# Identifying bee hive card



## Cristian (Jul 28, 2014)

Hello 

I'm in a search for system that could help me track my beehives performance . I saw here and there a few thing's . Some of them use push pins , other's paper clips . 
I will plastify the printed card and piut it on the front of the hive and move the pins accordingly with the actual hive performance .

I some ideas about what should contain such a card but I will let you fellows to bring some input . 
If you have your own please post it here .


----------



## zhiv9 (Aug 3, 2012)

I use a 3M autobody masking tape that is easy to remove and the bees are more reluctant to chew. I put it on the inner cover and keep notes on there - Queen lineage, treatment history, number of supers harvested, winter weight, etc.

What I don't like about it: Occasionally the bees do chew the tape. Mice sometimes get on top of the inner cover in the winter and chew the tape. I have to remove the telescoping cover (and the rock or brick on top) to check my notes.


----------



## liljake83 (Jul 2, 2013)

I use black gorilla tape on the outside of the migratory cover and write with a silver sharpie I track queens ,honey produced treatment dates and frames of bees at almond delivery I use abreviations and keep it as short as possible


----------



## twgun1 (Jun 26, 2015)

I use duct tape and a sharpee. When the duct tape is full, I take it off, put on a new and transfer the info to a more permanent system in the house.
Seems hand enough to write down wts, feed added, # of brood combs, mite counts, etc... It doesn't take long for my hands to get sticky or smudges with ash or propalis; I tried more permanent cards inside the top boards but just trashed them with my dirty hands.
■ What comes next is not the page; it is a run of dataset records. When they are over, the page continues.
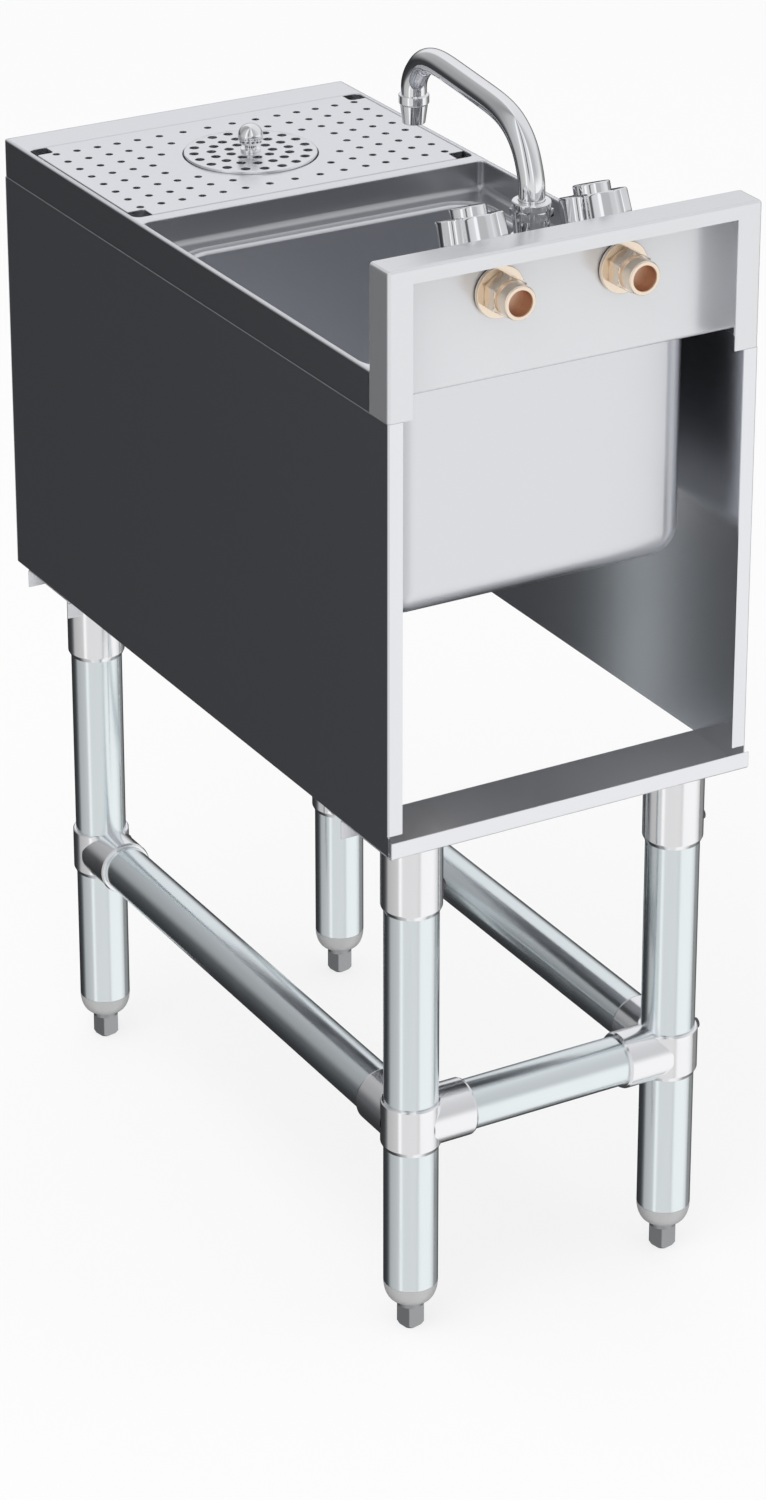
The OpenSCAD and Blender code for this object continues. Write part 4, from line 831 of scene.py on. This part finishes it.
class STATION_OT_panels(Operator):
    """The lower panels and the two channels that carry the legs"""
    bl_idname = "station.panels"
    bl_label = "Panels and channels"

    def execute(self, context):
        t, r = sizes(context, "sheet", "bend")
        h, rise, x, edge, wing_low = t / 2, SKIRT - 0.1, HALF - t / 2, REAR - r, 434
        wing = bend([(x, edge), (x, REAR - h), (140 + h, REAR - h)], r - h - 0.01, 8)
        side = [bar(np.array(path), t, "z", low, high, ease, True) for path, low, high, ease in (
            ([(x, FRONT + t + 0.1), (x, edge)], BASE, rise, 0.25), (wing, wing_low, rise, 0.25),
            ([(x, edge), (x, REAR)], BASE, wing_low, 0.02))]
        piece("side_sheet_right", side, "panel sheet", "side_panel_right")
        piece("side_sheet_left", [mirrored(p) for p in side], "panel sheet", "side_panel_left")
        face = np.array([(-x, FRONT + h), (x, FRONT + h)])
        piece("front_sheet", bar(face, t, "z", BASE, rise), "panel sheet", "front_panel")
        # the channels as (y, z): low edges at 402.5, and the front one's rear lip cut out for the sockets
        low, top, (a, b), (c, d) = 402.5 + h, BASE - h, (233.1, 306.3), (-287.3, -215.5)
        rear = bend([(a, low), (a, top), (b, top), (b, 431 - h)], r - h, 7)
        piece("rear_rail", bar(rear, t, "x", -HALF, HALF), "rail sheet", "rear_channel")
        front = bend([(c, low), (c, top), (d, top), (d, BASE - 3)], r - h, 7)
        lip = np.array([(d, BASE - 2.5), (d, low)])
        rails = [bar(lip, t, "x", *span) for span in ((-HALF, -139), (-87, 87), (139, HALF))]
        piece("front_rail", [bar(front, t, "x", -HALF, HALF)] + rails, "rail sheet", "front_channel")
        return {"FINISHED"}


# The frame: legs, braces, fittings and feet

SIDE_X, FRONT_Y, REAR_Y, BRACE_Z = 113, -245.7, 267.3, 174.5
LEGS = {"front_right": (SIDE_X, FRONT_Y), "front_left": (-SIDE_X, FRONT_Y),
        "rear_right": (SIDE_X, REAR_Y), "rear_left": (-SIDE_X, REAR_Y)}
# Radius and bore of the tubes, the legs' ends, and the castings' bore, mouth and outer radius
LEG_R, LEG_BORE, BRACE_R, BRACE_BORE, LEG_LOW, LEG_TOP = 20.65, 19.05, 19.05, 17.45, 39, 413.3
CAST_BORE, CAST_MOUTH, CAST_R = 20.75, 21, 23


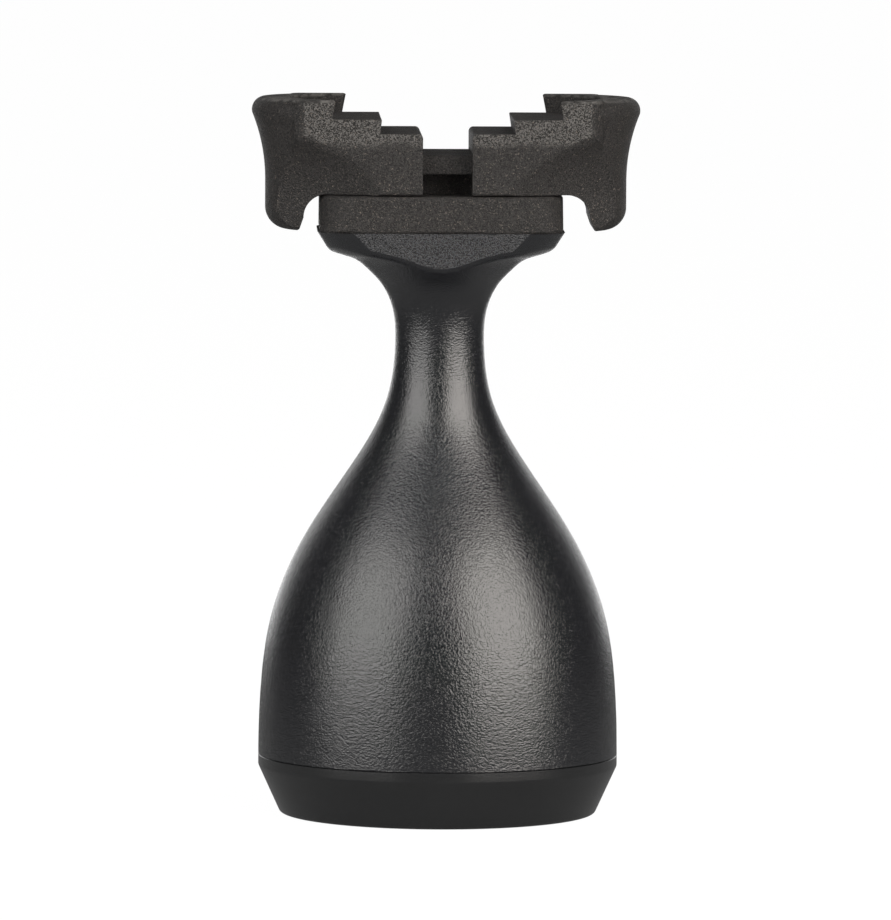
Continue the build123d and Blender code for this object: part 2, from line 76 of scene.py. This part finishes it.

I saw a you tube video of Michael palmer explaining on the duct tape method, Might not be too hard to find.


----------



## Ian (Jan 16, 2003)

I bought these in a group, ten thousand printed priced at $.33 each. Printed vinyl, I use pins to correspond to a particular code. It tracks queen types, age and performance all on a card. Love it!
Farm name, contact info and registration number all on the top


----------



## Michael Palmer (Dec 29, 2006)

I use a yard sheet that came from "Contemporary Queen Rearing". I modified it a bit. Each hive has a number on the back.


----------



## zhiv9 (Aug 3, 2012)

Michael Palmer said:


> I use a yard sheet that came from "Contemporary Queen Rearing". I modified it a bit. Each hive has a number on the back.


Mike, do you store these in the yard somehow or bring them to the yard with you?


----------



## Richard Cryberg (May 24, 2013)

I use a one pint zip lock baggie with a paper folded in half inside that I can write notes on with a sharpy. Put it on top of the inner cover. Gives lots of room to write notes and have not had any problems with the bees chewing the plastic. Sun fades a sharpy on the outside of the hive so after a while I can not read it anymore.


----------



## Cristian (Jul 28, 2014)

Ian said:


> [/URL
> 
> 
> I bought these in a group, ten thousand printed priced at $.33 each. Printed vinyl, I use pins to correspond to a particular code. It tracks queen types, age and performance all on a card. Love it!
> Farm name, contact info and registration number all on the top




Ian : do you have frontal pic with that card ? 
What is with thise numbers from the lower part ? 

Cristian


----------



## Cristian (Jul 28, 2014)

Michael Palmer said:


> I use a yard sheet that came from "Contemporary Queen Rearing". I modified it a bit. Each hive has a number on the back.


Michael : do you have one that has something writed on it to understand this sheet better .


----------



## Michael Palmer (Dec 29, 2006)

Cristian said:


> Michael : do you have one that has something writed on it to understand this sheet better .


Queen Row... Identification number of queen. Year mated. Note if the colony changed their queen. 45.14 would be from breeder queen 45 mated in 2014.
45.14/15V would be same line that hatched a virgin in 2015

Frames of Bees... First time I open inner cover in March. Looking to identify colonies that wintered with large clusters.

Spring Brood Count... Number of frames of brood, when I reverse broodnest when dandelions bloom. Also evaluation of brood pattern...1-5 where 5 is best.

Diseases Present.... Obvious

Varroa Count.... Keeping track of change up or down.

Temper.... Not just how much they sting, but also if they're runny on combs, and if they fly off the comb to attack.

Honey Removed... By weight.

Weight of Hive... At end of September when I feed. Allows me to feed only what is needed for wintering.

Queen Evaluation.... Allows me to decide if I might want to re-queen the colony.


----------



## Ian (Jan 16, 2003)

Cristian said:


> Ian : do you have frontal pic with that card ?
> What is with thise numbers from the lower part ?
> 
> Cristian


----------



## Cristian (Jul 28, 2014)

Thank's Ian .


----------